— Brief —
Select the lines below containing the word "from".
==============================
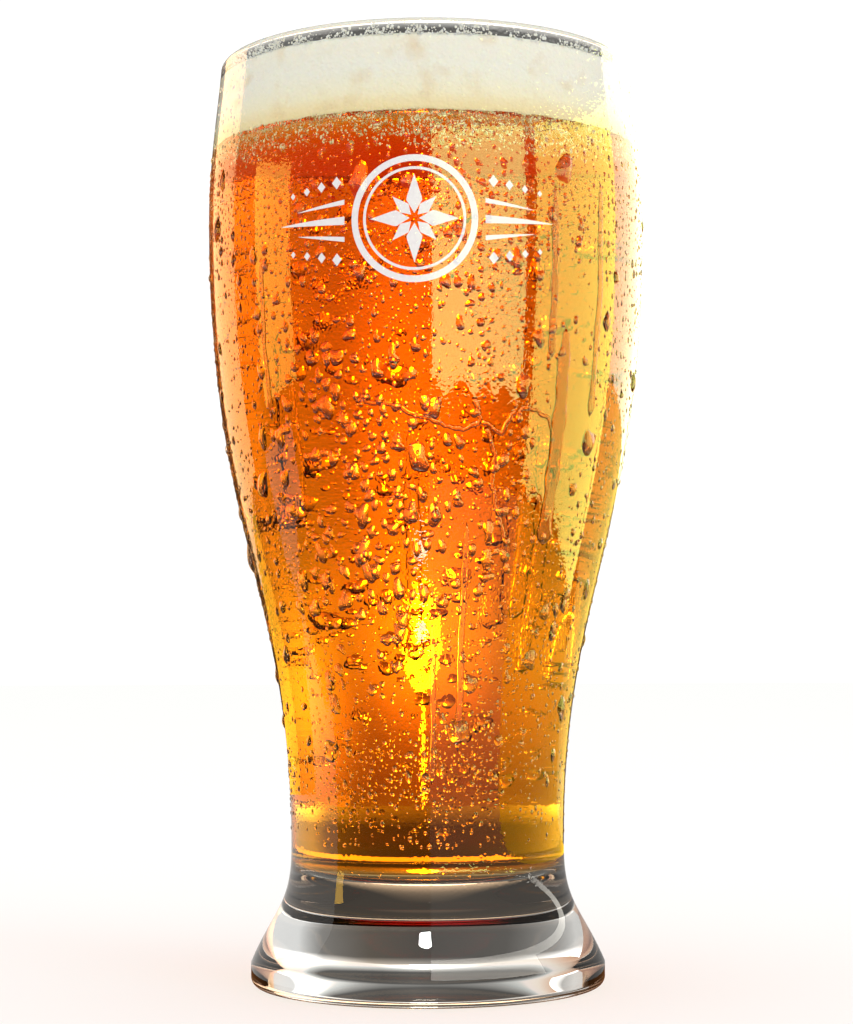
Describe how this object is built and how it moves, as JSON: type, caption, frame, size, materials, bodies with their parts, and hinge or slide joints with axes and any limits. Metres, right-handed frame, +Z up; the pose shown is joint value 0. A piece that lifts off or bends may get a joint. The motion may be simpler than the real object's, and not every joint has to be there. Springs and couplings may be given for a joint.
{
  "type": "pint of beer",
  "caption": "Waisted pub glass with a heavy clear foot, filled with amber beer under a creamy foam head, its outside beaded with condensation.",
  "frame": {"origin": "on the table under the axis of the glass", "axes": "+Z up along the axis of the glass, -Y towards the side with the print, +X to the viewer's right"},
  "size_m": [0.0859, 0.0857, 0.18],
  "materials": {
    "clear_glass": "clear pressed soda-lime glass, fire polished, wet with condensation",
    "amber_beer": "clear amber ale, deeper orange through its thickness, golden where it is thin",
    "beer_foam": "creamy fine-bubbled foam, yellower where it meets the beer",
    "condensation_water": "clear water drops and runs on the cold wall",
    "white_print": "fired white enamel print, satin"
  },
  "bodies": {
    "root": {"pint_glass": "clear_glass", "beer": "amber_beer", "foam_head": "beer_foam"}
  },
  "joints": []
}
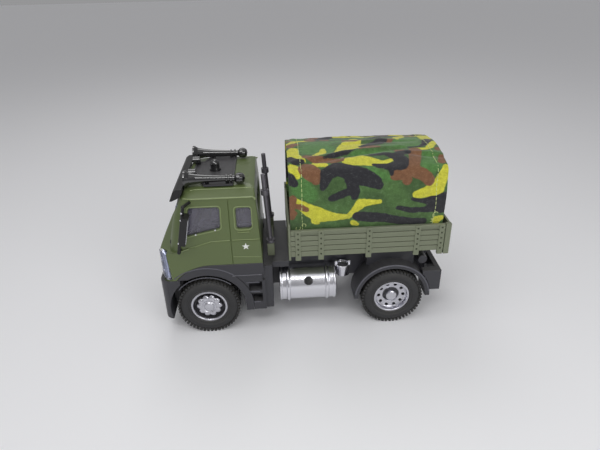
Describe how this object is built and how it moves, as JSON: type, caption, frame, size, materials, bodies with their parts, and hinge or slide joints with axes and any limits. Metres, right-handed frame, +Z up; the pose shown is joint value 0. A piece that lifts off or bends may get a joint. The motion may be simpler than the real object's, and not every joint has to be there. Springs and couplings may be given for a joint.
{
  "type": "toy military cargo truck",
  "caption": "Toy army lorry with a hollow die-cast cab, slatted cargo bed and camouflage cloth cover over hoops, rolling freely on two steel axles.",
  "frame": {"origin": "on the ground at the middle of the truck's overall length and width", "axes": "+X forward, +Y to the truck's left, +Z up"},
  "size_m": [0.153, 0.0722, 0.0962],
  "materials": {
    "cab_paint": "satin olive enamel on die-cast metal",
    "black_plastic": "satin black moulding",
    "gloss_black": "glossy black moulding",
    "olive_plastic": "satin grey-olive moulding",
    "interior_grey": "matt dark grey moulding",
    "clear_glazing": "clear moulded insert",
    "lamp_clear": "clear lens over silver",
    "lamp_red": "translucent red",
    "silver_plating": "bright vacuum plating",
    "tyre_rubber": "matt black rubber",
    "axle_steel": "turned steel",
    "camo_cloth": "printed woven cotton in four camouflage colours"
  },
  "bodies": {
    "truck": {"cab_shell": "cab_paint", "chassis_base": "black_plastic", "front_bumper": "black_plastic", "front_arch_left": "black_plastic", "front_arch_right": "black_plastic", "cab_step_left": "black_plastic", "cab_step_right": "black_plastic", "rear_arch_left": "black_plastic", "rear_arch_right": "black_plastic", "rear_crossbar": "black_plastic", "air_tank": "black_plastic", "grille": "black_plastic", "roof_platform": "black_plastic", "sun_visor": "gloss_black", "roof_horn_left": "gloss_black", "roof_horn_right": "gloss_black", "roof_beacon": "gloss_black", "roof_lamps": "gloss_black", "mirror_left": "gloss_black", "mirror_right": "gloss_black", "exhaust_stack_left": "gloss_black", "exhaust_stack_right": "gloss_black", "stack_base": "olive_plastic", "bed_deck": "olive_plastic", "side_board_left": "olive_plastic", "side_board_right": "olive_plastic", "headboard": "olive_plastic", "tailgate": "olive_plastic", "canopy_frame": "olive_plastic", "cab_interior": "interior_grey", "steering_wheel": "interior_grey", "cab_glazing": "clear_glazing", "headlight_left": "lamp_clear", "headlight_right": "lamp_clear", "tail_lamps": "lamp_red", "fuel_tank_left": "silver_plating", "fuel_tank_right": "silver_plating", "air_cup_left": "silver_plating", "air_cup_right": "silver_plating", "canopy_cover": "camo_cloth"},
    "front_wheels": {"front_axle": "axle_steel", "front_tyre_left": "tyre_rubber", "front_tyre_right": "tyre_rubber", "front_rim_left": "silver_plating", "front_rim_right": "silver_plating"},
    "rear_wheels": {"rear_axle": "axle_steel", "rear_tyre_left": "tyre_rubber", "rear_tyre_right": "tyre_rubber", "rear_rim_left": "silver_plating", "rear_rim_right": "silver_plating"}
  },
  "joints": [
    {"name": "front_wheel_spin", "type": "hinge", "parent": "truck", "child": "front_wheels", "pos_m": [0.0515, 0, 0.0167], "axis": [0, 1, 0], "continuous": true},
    {"name": "rear_wheel_spin", "type": "hinge", "parent": "truck", "child": "rear_wheels", "pos_m": [-0.0485, 0, 0.0167], "axis": [0, 1, 0], "continuous": true}
  ]
}
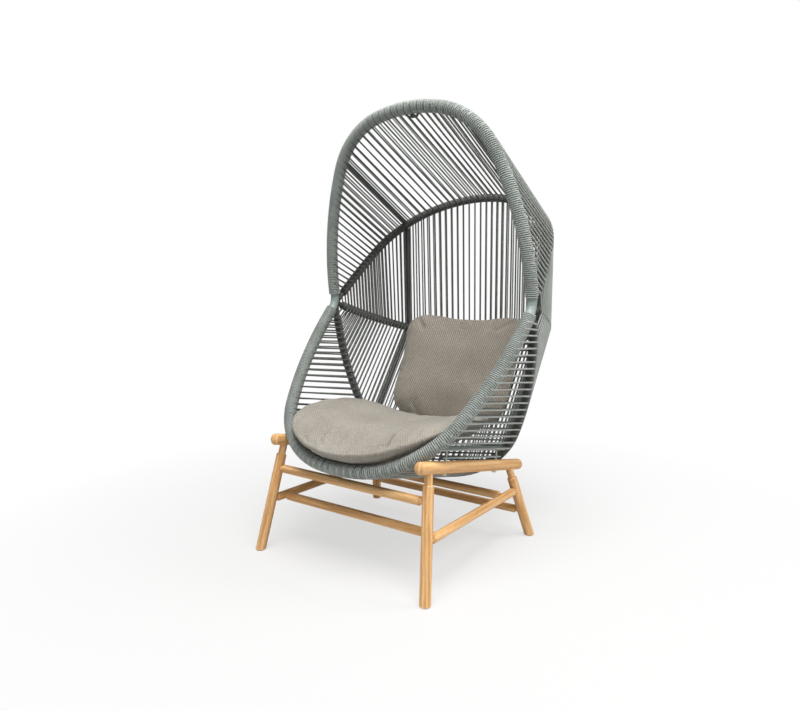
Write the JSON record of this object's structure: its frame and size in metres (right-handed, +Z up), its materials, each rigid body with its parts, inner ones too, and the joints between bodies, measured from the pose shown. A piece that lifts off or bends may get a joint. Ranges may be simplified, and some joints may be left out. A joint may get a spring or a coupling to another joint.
{
  "type": "hooded rope lounge chair",
  "caption": "Lounge chair with a tall woven rope hood on bent metal hoops, a turned teak base and loose seat and back cushions.",
  "frame": {"origin": "on the floor under the middle of the chair's bounding box", "axes": "+Z up, the chair faces -Y, +X to the sitter's left; x = 0 is the plane of symmetry"},
  "size_m": [0.882, 0.9425, 1.5006],
  "materials": {
    "grey_tube": "satin powder coat, grey green",
    "dark_tube": "satin powder coat, dark grey green",
    "rope": "round outdoor rope, grey green",
    "teak": "sanded oiled teak",
    "steel": "plain stainless steel",
    "pale_plastic": "moulded, matt",
    "cushion_fabric": "coarse diagonal weave, taupe",
    "cushion_filling": "plain foam and fibre filling"
  },
  "bodies": {
    "frame": {"hood_tube": "grey_tube", "seat_rim_tube": "grey_tube", "upper_back_tube": "dark_tube", "belt_tube": "dark_tube", "seat_hoop_tube": "dark_tube", "hood_strut_left": "dark_tube", "hood_strut_right": "dark_tube", "back_strut_left": "dark_tube", "back_strut_right": "dark_tube", "lower_back_strut_left": "dark_tube", "lower_back_strut_right": "dark_tube", "seat_tube_left": "grey_tube", "seat_tube_right": "grey_tube", "crown_plate": "dark_tube", "hood_wrap": "rope", "seat_rim_wrap": "rope", "upper_back_wrap": "rope", "belt_wrap": "rope", "seat_hoop_wrap": "rope", "hood_ropes": "rope", "upper_back_ropes": "rope", "lower_back_ropes": "rope", "seat_ropes": "rope", "rail_left": "teak", "rail_right": "teak", "rail_strap_left": "grey_tube", "rail_strap_right": "grey_tube", "rail_studs": "steel", "rail_nuts": "pale_plastic", "front_leg_left": "teak", "front_leg_right": "teak", "rear_leg_left": "teak", "rear_leg_right": "teak", "side_stretcher_left": "teak", "side_stretcher_right": "teak", "front_upper_cross_rail": "teak", "front_lower_cross_rail": "teak", "middle_cross_rail": "teak", "rear_cross_rail": "teak", "foot_glides": "pale_plastic"},
    "seat_cushion": {"seat_cushion_cover": "cushion_fabric", "seat_cushion_core": "cushion_filling"},
    "back_cushion": {"back_cushion_cover": "cushion_fabric", "back_cushion_core": "cushion_filling"}
  },
  "joints": [
    {"name": "seat_cushion_lift", "type": "slide", "parent": "frame", "child": "seat_cushion", "axis": [0, -0.8189, 0.5739], "range_m": [0, 0.9]},
    {"name": "back_cushion_lift", "type": "slide", "parent": "frame", "child": "back_cushion", "axis": [0, -0.8189, 0.5739], "range_m": [0, 1.2]}
  ]
}
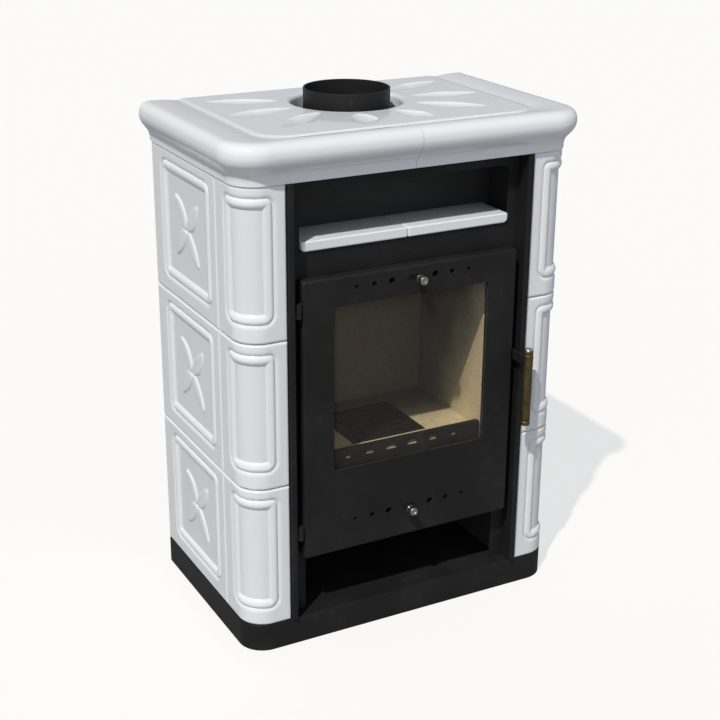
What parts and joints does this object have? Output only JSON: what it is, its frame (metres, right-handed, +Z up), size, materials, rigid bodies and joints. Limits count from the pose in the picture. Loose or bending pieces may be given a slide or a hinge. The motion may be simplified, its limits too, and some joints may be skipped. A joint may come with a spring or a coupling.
{
  "type": "tiled stove",
  "caption": "Free-standing wood stove clad in glazed relief tiles, with a glazed door on hinges, latch handle, sliding air controls, warming niche, wood niche and top flue collar.",
  "frame": {"origin": "on the floor, at the middle of the plinth's underside", "axes": "+Z up, the door faces -Y, +X to the right as seen from the front"},
  "size_m": [0.6536, 0.4145, 0.908],
  "materials": {
    "glaze": "glossy white glaze with a cool grey tint",
    "black_steel": "satin black heat-proof paint",
    "fire_board": "pale pressed fireproof board",
    "cast_iron": "rough dark casting",
    "fibre_rope": "grey glass-fibre rope and tape",
    "stove_glass": "clear heat-proof glass with an amber tint",
    "brushed_steel": "turned and brushed",
    "aged_brass": "dark antique brass"
  },
  "bodies": {
    "body": {"side_tile_1_left": "glaze", "corner_tile_1_left": "glaze", "side_tile_1_right": "glaze", "corner_tile_1_right": "glaze", "side_tile_2_left": "glaze", "corner_tile_2_left": "glaze", "side_tile_2_right": "glaze", "corner_tile_2_right": "glaze", "side_tile_3_left": "glaze", "corner_tile_3_left": "glaze", "side_tile_3_right": "glaze", "corner_tile_3_right": "glaze", "top_slab_left": "glaze", "warming_shelf_left": "glaze", "cheek_left": "black_steel", "front_rail_left": "black_steel", "rear_rail_left": "black_steel", "lining_left": "fire_board", "top_slab_right": "glaze", "warming_shelf_right": "glaze", "cheek_right": "black_steel", "front_rail_right": "black_steel", "rear_rail_right": "black_steel", "lining_right": "fire_board", "plinth": "black_steel", "base_plate": "black_steel", "front_panel": "black_steel", "rear_shield": "black_steel", "jacket": "black_steel", "niche_liner": "black_steel", "firebox": "black_steel", "ash_pan": "black_steel", "flue_collar": "black_steel", "upper_hinge_bracket": "black_steel", "lower_hinge_bracket": "black_steel", "latch_catch": "black_steel", "lining_back": "fire_board", "lining_floor": "fire_board", "baffle": "fire_board", "grate": "cast_iron", "log_guard": "cast_iron"},
    "door": {"door_pan": "black_steel", "glass_gasket": "fibre_rope", "window_glass": "stove_glass", "glass_retainer": "black_steel", "seal_channel": "black_steel", "door_rope": "fibre_rope", "upper_air_guide": "black_steel", "lower_air_guide": "black_steel", "upper_hinge_leaf": "black_steel", "lower_hinge_leaf": "black_steel"},
    "latch": {"latch_hook": "black_steel", "latch_lever": "black_steel", "brass_grip": "aged_brass", "grip_cap": "brushed_steel"},
    "upper_air": {"upper_air_plate": "black_steel", "upper_air_knob": "brushed_steel"},
    "lower_air": {"lower_air_plate": "black_steel", "lower_air_knob": "brushed_steel"}
  },
  "joints": [
    {"name": "door_hinge", "type": "hinge", "parent": "body", "child": "door", "pos_m": [-0.2095, -0.189, 0.41], "axis": [0, 0, -1], "range_deg": [0, 110]},
    {"name": "latch_turn", "type": "hinge", "parent": "door", "child": "latch", "pos_m": [0.2, -0.178, 0.462], "axis": [-1, 0, 0], "range_deg": [0, 30]},
    {"name": "upper_air_slide", "type": "slide", "parent": "door", "child": "upper_air", "axis": [1, 0, 0], "range_m": [-0.013, 0]},
    {"name": "lower_air_slide", "type": "slide", "parent": "door", "child": "lower_air", "axis": [1, 0, 0], "range_m": [0, 0.013]}
  ]
}
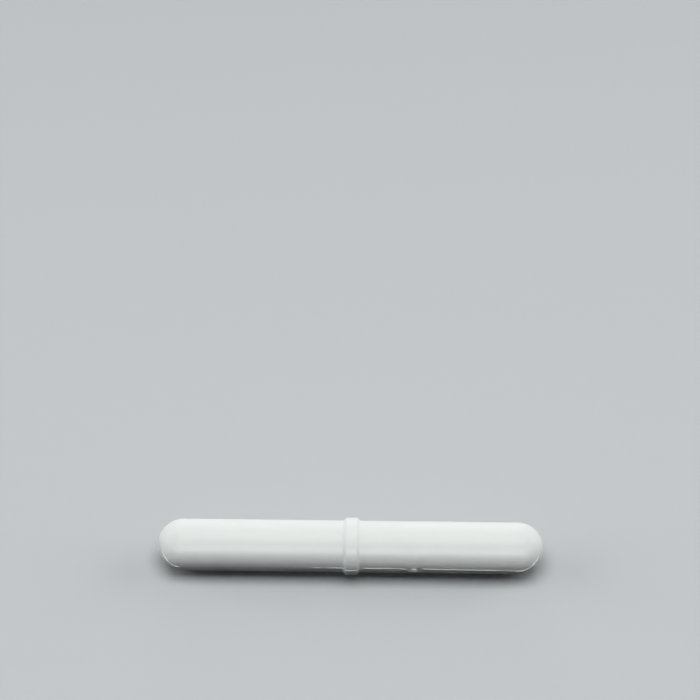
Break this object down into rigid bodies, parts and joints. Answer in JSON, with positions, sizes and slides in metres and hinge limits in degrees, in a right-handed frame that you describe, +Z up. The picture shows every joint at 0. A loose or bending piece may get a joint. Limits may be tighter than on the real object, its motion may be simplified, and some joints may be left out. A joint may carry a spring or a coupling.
{
  "type": "magnetic stir bar",
  "caption": "Round-ended magnetic stir bar: a magnet rod sealed in a moulded PTFE jacket, with a raised pivot ring round its middle.",
  "frame": {"origin": "on the bar's long axis, halfway between its two domed ends", "axes": "+X along the bar, +Z up as it lies on its ring; the mould's parting line runs near the XY plane"},
  "size_m": [0.06, 0.0092, 0.0088],
  "materials": {
    "ptfe": "white sintered PTFE, smooth and slightly waxy",
    "alnico": "cast alnico, dull grey, ground on the outside"
  },
  "bodies": {
    "root": {"ptfe_jacket": "ptfe", "magnet_core": "alnico"}
  },
  "joints": []
}
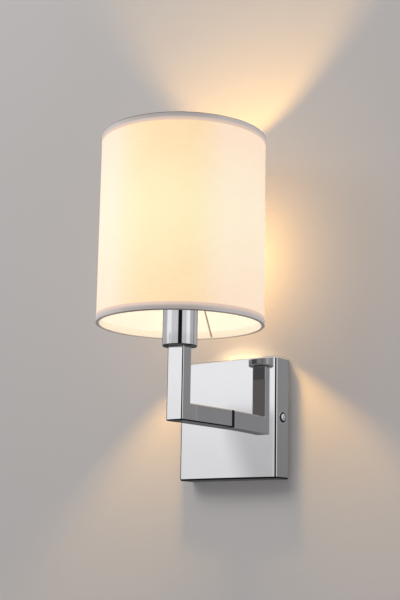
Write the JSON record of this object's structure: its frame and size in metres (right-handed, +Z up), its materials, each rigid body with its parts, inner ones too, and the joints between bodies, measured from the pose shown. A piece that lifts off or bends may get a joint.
==============================
— Written solution —
Write the JSON record of this object's structure: its frame and size in metres (right-handed, +Z up), its materials, each rigid body with its parts, inner ones too, and the joints between bodies, measured from the pose shown. A piece that lifts off or bends may get a joint. Ranges may be simplified, and some joints may be left out. A joint may get a spring or a coupling to another joint.
What parts and joints does this object have? Output only JSON: what it is, its frame (metres, right-handed, +Z up), size, materials, rigid bodies and joints. Limits count from the pose in the picture. Loose or bending pieces may be given a slide or a hinge. The motion may be simplified, its limits too, and some joints may be skipped. A joint may come with a spring or a coupling.
  "frame": {"origin": "on the floor, at the middle of the plinth's underside", "axes": "+Z up, the door faces -Y, +X to the right as seen from the front"},
Write the JSON record of this object's structure: its frame and size in metres (right-handed, +Z up), its materials, each rigid body with its parts, inner ones too, and the joints between bodies, measured from the pose shown. A piece that lifts off or bends may get a joint.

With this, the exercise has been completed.